The Red Turtle (Francia/Bélgica/Japón), de Michaël Dudok de Wit, está coproducida por los estudios Ghibli. Es la clásica animación dibujada en celuloide, como en los animés. El visual es menos neto y detallado que en las películas de Hayao Miyazaki, pero increíblemente expresivo de ciertos detalles, y de una belleza alucinante. El relato también es peculiar, entre otras cosas porque se trata de un largometraje en el que no se dice una sola palabra. Un náufrago llega a una isla desierta donde, en vez de colonizar el lugar a la manera de Robinson Crusoe, vivirá como un animal. En forma mágica, inexplicable, una tortuga gigante se transformará en mujer y será su compañera de por vida, incluso tendrán un hijo. Hay un par de episodios de peligro y acción, que tienen que ver con la caída de un peñasco y un tsunami, pero esencialmente el ritmo es contemplativo, cotidiano, y el final es triste, triste, triste.

Transparencia

En mi recorrido particular, fueron pocas las películas que no hacían pensar en películas y parecían conectar en forma inmediata con el universo de sus personajes y su entorno. Sambá (República Dominicana), de Laura Amelia Guzmán e Israel Cárdenas, transcurre en el ambiente sórdido del boxeo no estelar de un país tercermundista.

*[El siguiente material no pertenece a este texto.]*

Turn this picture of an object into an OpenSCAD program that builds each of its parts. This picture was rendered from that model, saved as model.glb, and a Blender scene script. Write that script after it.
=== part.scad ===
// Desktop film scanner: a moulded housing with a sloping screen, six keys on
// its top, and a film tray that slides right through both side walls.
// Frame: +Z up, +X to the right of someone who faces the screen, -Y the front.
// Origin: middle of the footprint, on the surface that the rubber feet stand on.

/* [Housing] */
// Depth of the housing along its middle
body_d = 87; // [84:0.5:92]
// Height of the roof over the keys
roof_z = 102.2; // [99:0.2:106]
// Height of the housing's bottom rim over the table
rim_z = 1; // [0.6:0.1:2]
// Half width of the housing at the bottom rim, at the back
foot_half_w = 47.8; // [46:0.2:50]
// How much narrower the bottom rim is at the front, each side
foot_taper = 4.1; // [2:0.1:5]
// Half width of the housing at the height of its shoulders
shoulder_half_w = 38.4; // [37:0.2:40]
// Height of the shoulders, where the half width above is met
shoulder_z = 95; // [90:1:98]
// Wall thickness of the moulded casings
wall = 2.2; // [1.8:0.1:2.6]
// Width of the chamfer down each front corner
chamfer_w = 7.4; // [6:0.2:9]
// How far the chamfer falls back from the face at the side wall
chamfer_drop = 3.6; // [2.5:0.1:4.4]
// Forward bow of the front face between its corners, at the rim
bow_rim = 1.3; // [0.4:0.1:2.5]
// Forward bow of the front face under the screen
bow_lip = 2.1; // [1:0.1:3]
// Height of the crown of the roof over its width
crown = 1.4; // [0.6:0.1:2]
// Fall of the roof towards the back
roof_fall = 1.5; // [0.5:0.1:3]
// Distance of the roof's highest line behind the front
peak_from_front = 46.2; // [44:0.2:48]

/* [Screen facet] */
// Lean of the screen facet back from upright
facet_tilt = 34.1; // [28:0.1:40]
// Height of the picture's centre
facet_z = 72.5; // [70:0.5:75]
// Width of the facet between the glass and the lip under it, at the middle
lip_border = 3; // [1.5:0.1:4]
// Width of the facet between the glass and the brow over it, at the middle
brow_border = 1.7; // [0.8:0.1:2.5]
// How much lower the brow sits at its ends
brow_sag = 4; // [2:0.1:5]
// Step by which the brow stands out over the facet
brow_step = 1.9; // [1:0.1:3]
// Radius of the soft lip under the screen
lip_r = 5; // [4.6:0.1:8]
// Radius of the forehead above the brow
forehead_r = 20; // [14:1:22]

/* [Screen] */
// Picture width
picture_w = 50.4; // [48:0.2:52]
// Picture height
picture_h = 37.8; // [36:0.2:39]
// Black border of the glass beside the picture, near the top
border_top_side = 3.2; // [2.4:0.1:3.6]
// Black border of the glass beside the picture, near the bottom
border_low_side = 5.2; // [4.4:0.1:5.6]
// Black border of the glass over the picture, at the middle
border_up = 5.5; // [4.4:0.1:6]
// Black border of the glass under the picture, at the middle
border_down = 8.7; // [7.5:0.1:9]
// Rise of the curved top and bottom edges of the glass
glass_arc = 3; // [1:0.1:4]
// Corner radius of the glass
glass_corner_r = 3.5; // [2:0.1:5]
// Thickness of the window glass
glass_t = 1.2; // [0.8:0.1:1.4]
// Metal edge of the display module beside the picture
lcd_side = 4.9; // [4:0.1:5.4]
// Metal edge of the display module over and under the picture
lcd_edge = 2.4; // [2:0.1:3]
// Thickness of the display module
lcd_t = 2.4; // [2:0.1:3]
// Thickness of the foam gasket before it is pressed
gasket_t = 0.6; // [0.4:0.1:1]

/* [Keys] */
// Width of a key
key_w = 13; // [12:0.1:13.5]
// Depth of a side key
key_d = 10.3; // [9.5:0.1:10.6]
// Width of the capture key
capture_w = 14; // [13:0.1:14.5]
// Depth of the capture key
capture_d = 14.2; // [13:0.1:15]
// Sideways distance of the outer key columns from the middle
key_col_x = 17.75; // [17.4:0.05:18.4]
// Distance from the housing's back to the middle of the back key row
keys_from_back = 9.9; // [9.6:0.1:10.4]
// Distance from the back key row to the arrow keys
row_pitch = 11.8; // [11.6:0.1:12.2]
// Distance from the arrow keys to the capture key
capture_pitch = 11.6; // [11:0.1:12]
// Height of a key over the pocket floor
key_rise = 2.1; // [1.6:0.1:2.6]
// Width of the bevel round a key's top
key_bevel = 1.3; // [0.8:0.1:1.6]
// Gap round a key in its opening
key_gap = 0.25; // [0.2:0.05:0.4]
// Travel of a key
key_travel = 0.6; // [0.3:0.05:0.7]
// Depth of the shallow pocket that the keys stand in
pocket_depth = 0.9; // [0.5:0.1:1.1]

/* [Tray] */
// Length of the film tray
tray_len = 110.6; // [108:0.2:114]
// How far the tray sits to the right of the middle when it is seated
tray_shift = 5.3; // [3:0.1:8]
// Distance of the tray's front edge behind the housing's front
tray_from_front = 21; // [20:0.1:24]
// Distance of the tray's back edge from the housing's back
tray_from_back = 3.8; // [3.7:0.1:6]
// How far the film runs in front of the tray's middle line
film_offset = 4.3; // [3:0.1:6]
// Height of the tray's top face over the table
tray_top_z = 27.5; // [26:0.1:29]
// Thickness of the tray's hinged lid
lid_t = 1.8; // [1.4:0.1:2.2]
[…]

Un ex preso deportado de Miami, que aprendió a pelear en la cárcel estadounidense, es adoptado por un ex boxeador italiano cuya carrera se estropeó cuando un piñazo le destruyó un ojo. Coimas, matones que acosan por la devolución de plata prestada, un hijo delincuente y la esperanza de salir adelante son algunos de los ingredientes en juego. El montaje es sumamente ágil, las actuaciones son muy buenas (en especial la de Ettore D’Alessandro) y la insólita banda musical entrevera rap, merengue y Wagner.

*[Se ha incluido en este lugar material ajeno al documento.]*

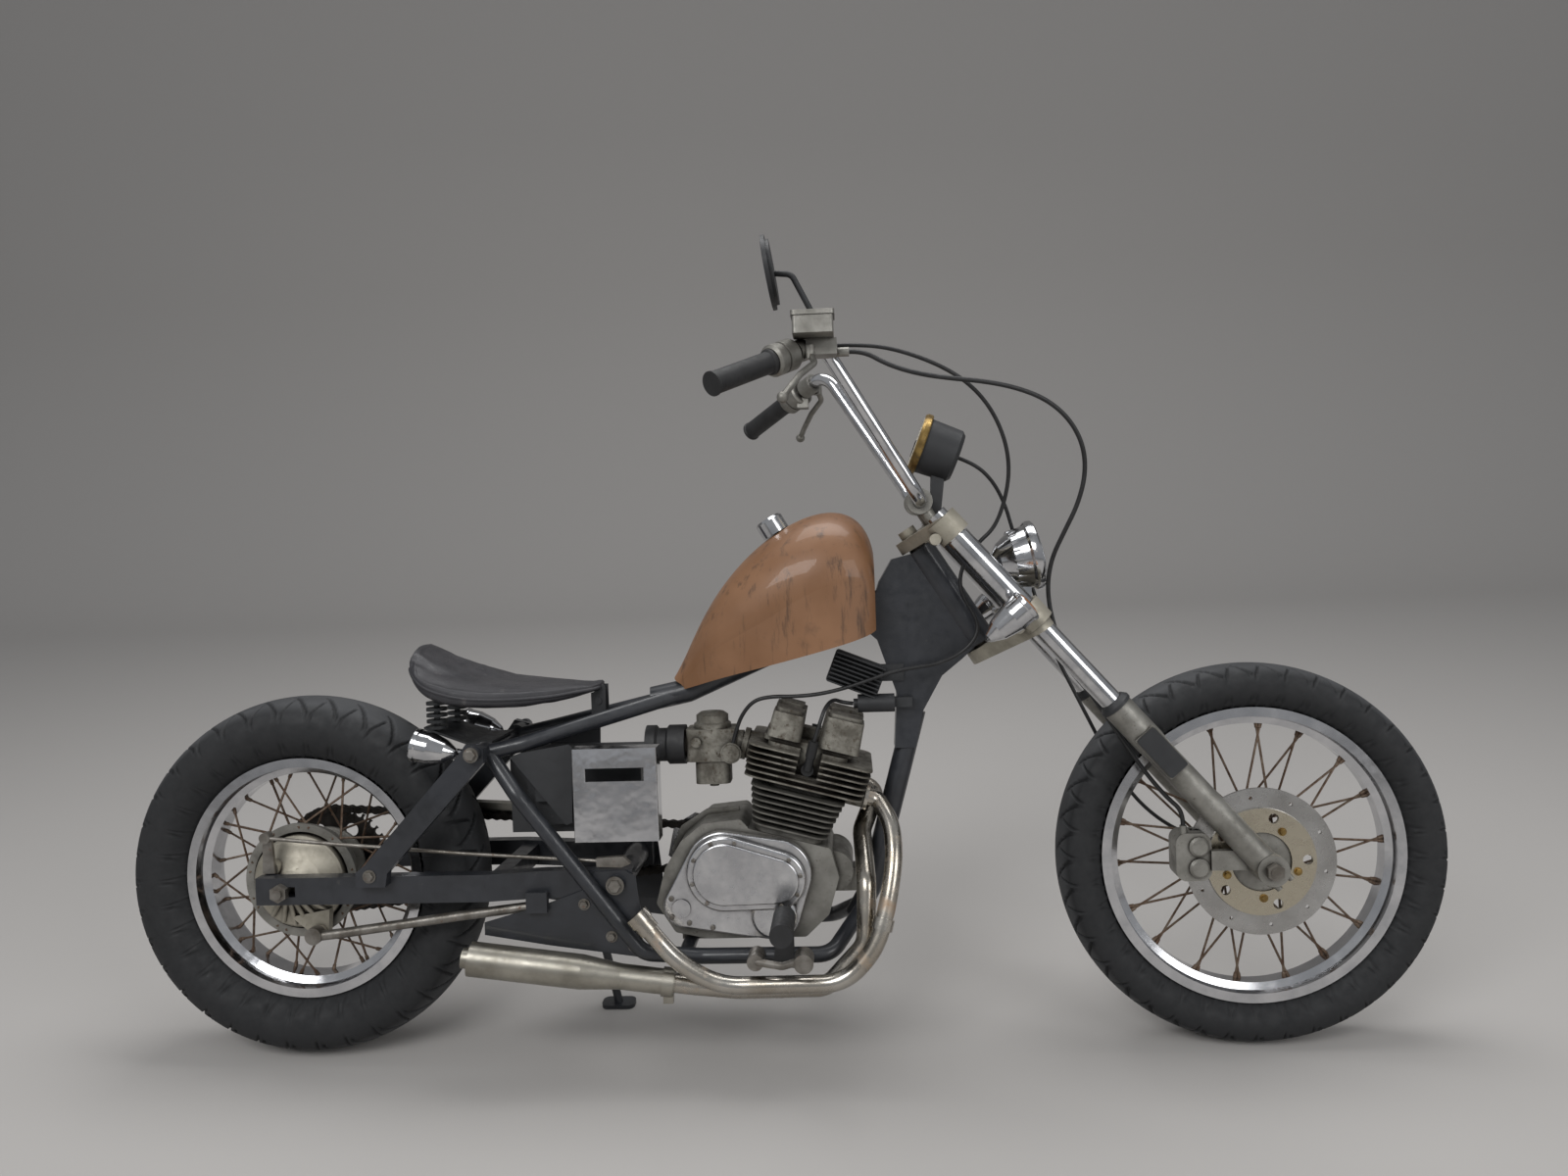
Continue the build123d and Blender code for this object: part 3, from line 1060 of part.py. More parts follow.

Fala comigo (Brasil), la ópera prima de Felipe Sholl, es una historia de crecimiento, hecha con dos pesos, un par de apartamentos y cinco actores. Un adolescente de 17 años, que cultiva una bizarra forma de sexo telefónico, termina entablando una relación amorosa bastante en serio con una mujer de 43 años, que es una de las pacientes de la madre psicoanalista del muchacho. Hay mucha fineza psicológica en los personajes, una corajuda intimidad en la abundancia de emotivos primeros planos, y una forma particularmente alegre, tierna y liberal de manejar un vínculo no convencional. La actitud frente al psicoanálisis es ambigua: por un lado, la película rinde tributo a la teoría, a los símbolos y a esa vía de compenetración con el comportamiento humano. Por otro lado, se expone, en el personaje de la psicoanalista, lo insuficiente que puede ser el más refinado de los conocimientos cuando uno se enfrenta en la propia vida con los prejuicios y los celos del vínculo edípico.

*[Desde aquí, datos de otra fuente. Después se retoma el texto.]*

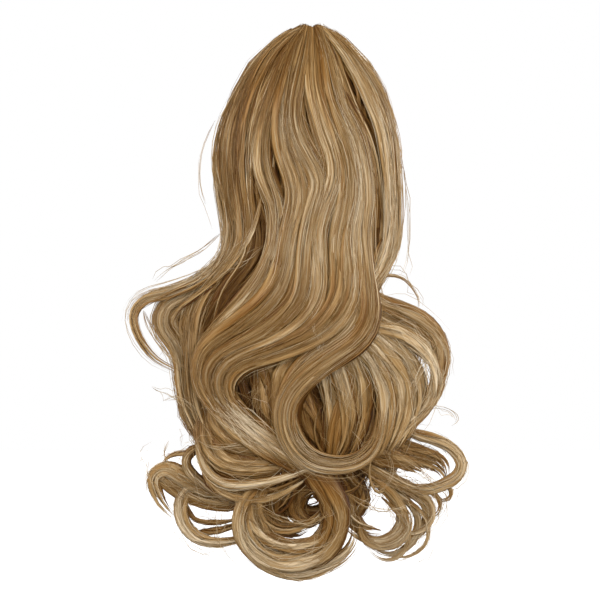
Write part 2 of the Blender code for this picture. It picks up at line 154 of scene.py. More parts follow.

El francés Stéphane Brizé fue uno de los cineastas homenajeados en la sección Trayectorias. Es quizá el más notable representante de la tendencia realista del cine actual de su país (llamando realismo a algo emparentado con los hermanos Jean-Pierre y Luc Dardenne). En su nueva realización, Une vie, se aleja de su ámbito habitual de personajes proletarios actuales para adaptar una novela de Guy de Maupassant, sobre una familia de la baja aristocracia en decadencia en la primera mitad del siglo XIX. Es curioso ver la cámara en mano y los jump cuts, asociados con el realismo y el modernismo cinematográficos, aplicados a vestidos largos, carruajes y castillos, paisajes que hacen pensar en cuadros de Caspar David Friedrich e interiores a la luz de velas. No creo que nadie haya pintado como aquí ciertos detalles de la vida en los castillos de la Europa de siglos pasados: el frío, la humedad, la oscuridad y la soledad. La película es muy triste, y con ello colabora la conmovedora actuación de Judith Chemla. Pero la carga de sentimiento personal está templada por el tratamiento seco y percusivo del montaje, con enigmáticos fuera de campo, intrigantes elipsis narrativas, transiciones abruptas de la quietud a la violencia y, sobre todo, un juego con flashbacks que no siempre sabemos de cuándo son, y que funcionan como lapsos de memoria.